Report the count of lines holding "joints" in the records, with no other words.
— Begin —
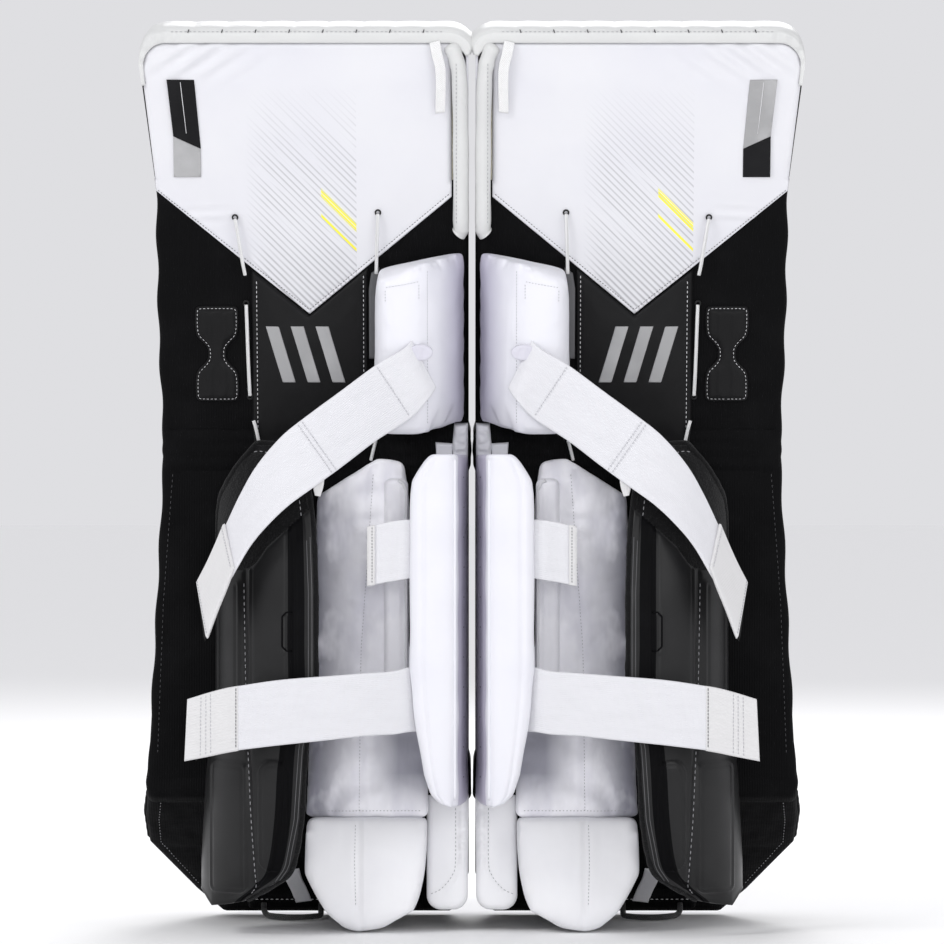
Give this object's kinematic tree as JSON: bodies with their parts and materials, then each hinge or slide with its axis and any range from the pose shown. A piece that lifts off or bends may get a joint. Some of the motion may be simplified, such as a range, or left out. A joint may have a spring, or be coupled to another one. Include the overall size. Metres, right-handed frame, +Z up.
{
  "type": "hockey goalie leg pads",
  "caption": "Pair of ice-hockey goalie leg pads that flex at the knee and boot, with padded calf wings, knee blocks, elastic straps and a toe cord.",
  "frame": {"origin": "on the floor, midway between the two pads, under the middle of the pair's box", "axes": "+Z up, from the boots to the tops; +Y towards the face that stops the puck, so the leg side faces -Y; +X from the left pad to the right pad"},
  "size_m": [0.566, 0.2918, 0.7679],
  "materials": {
    "core_foam": "matte",
    "stiffener": "matte",
    "face_leather": "satin",
    "smooth_white": "satin",
    "black_nylon": "matte",
    "black_leather": "satin",
    "liner_fabric": "matte",
    "white_elastic": "matte",
    "black_moulded": "satin",
    "label_print": "satin",
    "white_lace": "matte",
    "black_cord": "matte"
  },
  "bodies": {
    "left_thigh": {"left_thigh_core": "core_foam", "left_thigh_board": "stiffener", "left_thigh_face_cover": "face_leather", "left_thigh_back_cover": "smooth_white", "left_knee_back_cover": "black_nylon", "left_top_roll": "face_leather", "left_centre_panel": "black_leather", "left_tuning_laces": "white_lace", "left_size_label": "label_print", "left_knee_patch": "black_leather"},
    "left_shin": {"left_shin_core": "core_foam", "left_shin_board": "stiffener", "left_shin_face_cover": "face_leather", "left_shin_back_cover": "black_nylon", "left_calf_liner": "liner_fabric", "left_ankle_cover": "smooth_white"},
    "left_knee_block": {"left_knee_block_foam": "core_foam", "left_knee_block_cover": "smooth_white"},
    "left_knee_strap": {"left_knee_strap": "white_elastic", "left_knee_strap_tab": "white_elastic"},
    "left_inner_wing": {"left_inner_wing": "smooth_white"},
    "left_tab_strap": {"left_tab_strap": "white_elastic"},
    "left_calf_strap": {"left_calf_strap": "white_elastic", "left_calf_strap_tab": "white_elastic"},
    "left_outer_wing": {"left_outer_wing_shell": "black_moulded", "left_outer_wing_lining": "liner_fabric"},
    "left_boot": {"left_boot_core": "core_foam", "left_boot_cover": "face_leather", "left_toe_bridge": "black_nylon", "left_toe_cord": "black_cord"},
    "right_thigh": {"right_thigh_core": "core_foam", "right_thigh_board": "stiffener", "right_thigh_face_cover": "face_leather", "right_thigh_back_cover": "smooth_white", "right_knee_back_cover": "black_nylon", "right_top_roll": "face_leather", "right_centre_panel": "black_leather", "right_tuning_laces": "white_lace", "right_size_label": "label_print", "right_knee_patch": "black_leather"},
    "right_shin": {"right_shin_core": "core_foam", "right_shin_board": "stiffener", "right_shin_face_cover": "face_leather", "right_shin_back_cover": "black_nylon", "right_calf_liner": "liner_fabric", "right_ankle_cover": "smooth_white"},
    "right_knee_block": {"right_knee_block_foam": "core_foam", "right_knee_block_cover": "smooth_white"},
    "right_knee_strap": {"right_knee_strap": "white_elastic", "right_knee_strap_tab": "white_elastic"},
    "right_inner_wing": {"right_inner_wing": "smooth_white"},
    "right_tab_strap": {"right_tab_strap": "white_elastic"},
    "right_calf_strap": {"right_calf_strap": "white_elastic", "right_calf_strap_tab": "white_elastic"},
    "right_outer_wing": {"right_outer_wing_shell": "black_moulded", "right_outer_wing_lining": "liner_fabric"},
    "right_boot": {"right_boot_core": "core_foam", "right_boot_cover": "face_leather", "right_toe_bridge": "black_nylon", "right_toe_cord": "black_cord"}
  },
  "joints": [
    {"name": "pads_apart", "type": "slide", "parent": "left_shin", "child": "right_shin", "axis": [1, 0, 0], "range_m": [0, 0.2]},
    {"name": "left_thigh_flex", "type": "hinge", "parent": "left_shin", "child": "left_thigh", "pos_m": [-0.143, -0.0314, 0.408], "axis": [1, 0, 0], "range_deg": [-6, 6], "stiffness_Nm_per_rad": 60},
    {"name": "left_boot_flex", "type": "hinge", "parent": "left_shin", "child": "left_boot", "pos_m": [-0.143, -0.0314, 0.118], "axis": [1, 0, 0], "range_deg": [-5, 8], "stiffness_Nm_per_rad": 60},
    {"name": "left_knee_block_tilt", "type": "hinge", "parent": "left_thigh", "child": "left_knee_block", "pos_m": [-0.0035, -0.05718, 0.50475], "axis": [0, -0.2079, 0.9781], "range_deg": [0, 20], "stiffness_Nm_per_rad": 4},
    {"name": "left_knee_strap_swing", "type": "hinge", "parent": "left_knee_block", "child": "left_knee_strap", "pos_m": [-0.045, -0.12465, 0.4735], "axis": [-0.431, -0.1832, 0.8836], "range_deg": [0, 60]},
    {"name": "left_inner_wing_swing", "type": "hinge", "parent": "left_shin", "child": "left_inner_wing", "pos_m": [-0.01, -0.0358, 0.258], "axis": [0, 0, -1], "range_deg": [-5, 3], "stiffness_Nm_per_rad": 6},
    {"name": "left_tab_strap_swing", "type": "hinge", "parent": "left_inner_wing", "child": "left_tab_strap", "pos_m": [-0.052, -0.1304, 0.32], "axis": [0, 0, 1], "range_deg": [0, 60]},
    {"name": "left_calf_strap_swing", "type": "hinge", "parent": "left_inner_wing", "child": "left_calf_strap", "pos_m": [-0.054, -0.1304, 0.199], "axis": [0, 0, 1], "range_deg": [0, 80]},
    {"name": "left_outer_wing_swing", "type": "hinge", "parent": "left_shin", "child": "left_outer_wing", "pos_m": [-0.227, -0.0358, 0.2], "axis": [0, 0, -1], "range_deg": [-20, 4], "stiffness_Nm_per_rad": 6},
    {"name": "right_thigh_flex", "type": "hinge", "parent": "right_shin", "child": "right_thigh", "pos_m": [0.143, -0.0314, 0.408], "axis": [1, 0, 0], "range_deg": [-6, 6], "stiffness_Nm_per_rad": 60},
    {"name": "right_boot_flex", "type": "hinge", "parent": "right_shin", "child": "right_boot", "pos_m": [0.143, -0.0314, 0.118], "axis": [1, 0, 0], "range_deg": [-5, 8], "stiffness_Nm_per_rad": 60},
    {"name": "right_knee_block_tilt", "type": "hinge", "parent": "right_thigh", "child": "right_knee_block", "pos_m": [0.0035, -0.05718, 0.50475], "axis": [0, 0.2079, -0.9781], "range_deg": [0, 20], "stiffness_Nm_per_rad": 4},
    {"name": "right_knee_strap_swing", "type": "hinge", "parent": "right_knee_block", "child": "right_knee_strap", "pos_m": [0.045, -0.12465, 0.4735], "axis": [-0.431, 0.1832, -0.8836], "range_deg": [0, 60]},
    {"name": "right_inner_wing_swing", "type": "hinge", "parent": "right_shin", "child": "right_inner_wing", "pos_m": [0.01, -0.0358, 0.258], "axis": [0, 0, 1], "range_deg": [-5, 3], "stiffness_Nm_per_rad": 6},
    {"name": "right_tab_strap_swing", "type": "hinge", "parent": "right_inner_wing", "child": "right_tab_strap", "pos_m": [0.052, -0.1304, 0.32], "axis": [0, 0, -1], "range_deg": [0, 60]},
    {"name": "right_calf_strap_swing", "type": "hinge", "parent": "right_inner_wing", "child": "right_calf_strap", "pos_m": [0.054, -0.1304, 0.199], "axis": [0, 0, -1], "range_deg": [0, 80]},
    {"name": "right_outer_wing_swing", "type": "hinge", "parent": "right_shin", "child": "right_outer_wing", "pos_m": [0.227, -0.0358, 0.2], "axis": [0, 0, 1], "range_deg": [-20, 4], "stiffness_Nm_per_rad": 6}
  ]
}
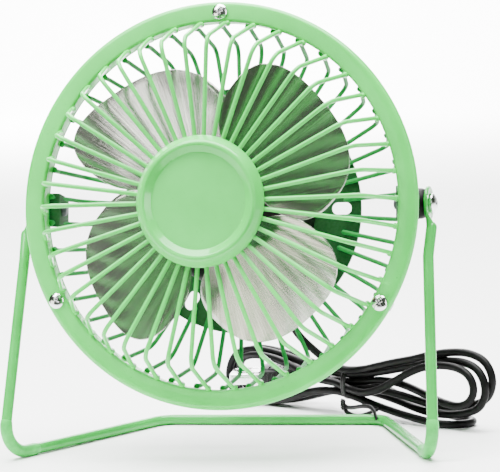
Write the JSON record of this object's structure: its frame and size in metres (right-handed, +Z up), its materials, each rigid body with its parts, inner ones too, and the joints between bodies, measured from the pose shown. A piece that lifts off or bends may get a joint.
— End —
_FULL SOLUTION_. 2